Each cycle reinforces the pact:

Let’s stay here, in the survivable state. Let’s not risk what can’t be undone.”


But here’s the reality: the damage has already been done. The rupture is in all the quiet moments of disconnection, dilution, and delay. Not just in the fights, but in the years of semi-presence.


If we want intimacy, something has to be broken open. It's not enough to rehash the story of what happened. Rather, what is called for now in conscious coupling is the revelation and inclusion of the vulnerable identity we have been protecting for so long.


Ahhhh . . . but who would we be if we were free? If we were free, would we still be together or would we be isolated and abandoned and alone?

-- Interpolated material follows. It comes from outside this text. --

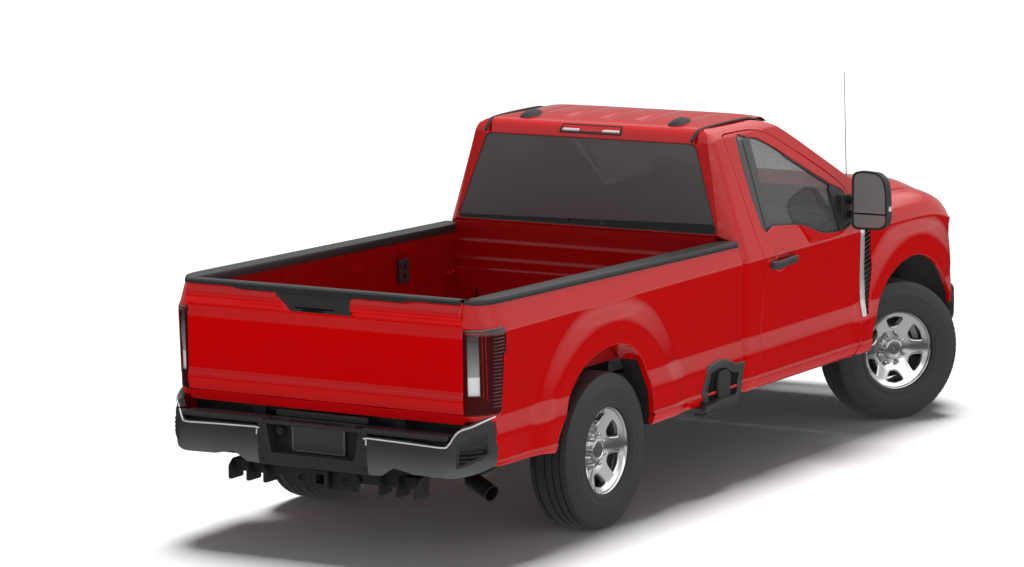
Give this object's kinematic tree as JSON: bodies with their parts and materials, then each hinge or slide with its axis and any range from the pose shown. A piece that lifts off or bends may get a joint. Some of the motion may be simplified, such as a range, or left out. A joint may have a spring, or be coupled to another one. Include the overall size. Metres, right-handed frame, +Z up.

This is the final and most unsettling question:

Who would we be as a couple if we were no longer bonded by our survival strategies?


If we didn’t define each other by our trauma adaptations? If we stopped relating from the wounds we once shared and started relating from the tender vulnerable selves we’ve never fully revealed or accounted for?


Would we still choose each other? Could we still meet? Not out of need or familiarity, but out of desire and pleasure and vulnerable not-knowing? Is that not-knowing sustainable?


This is the true restoration: Not a return, but a beginning, again. Not a repair of what was, but a revelation of what IS and has always been the deepest truth of you. Being yourself in relationship!! It's unknown! Vulnerable . . . Oh Yeah!!!


A new kind of partnership . . . one that emerges not from habit, but from mutual interest in existence . . . in aliveness. A partnership of unbearable vulnerability and possibility. Oh Boy!!! Heart pounding radical aliveness.


If you’ve been trying to repair your relationship by doing all the right things, but still feel far from one another…

Ask not what’s broken.

Ask: what’s unrevealed.

Ask not how to get back what you had.

Ask whether you’ve ever truly existed here, with this person, in this love.


Depending on your answers . . . maybe real repair begins now.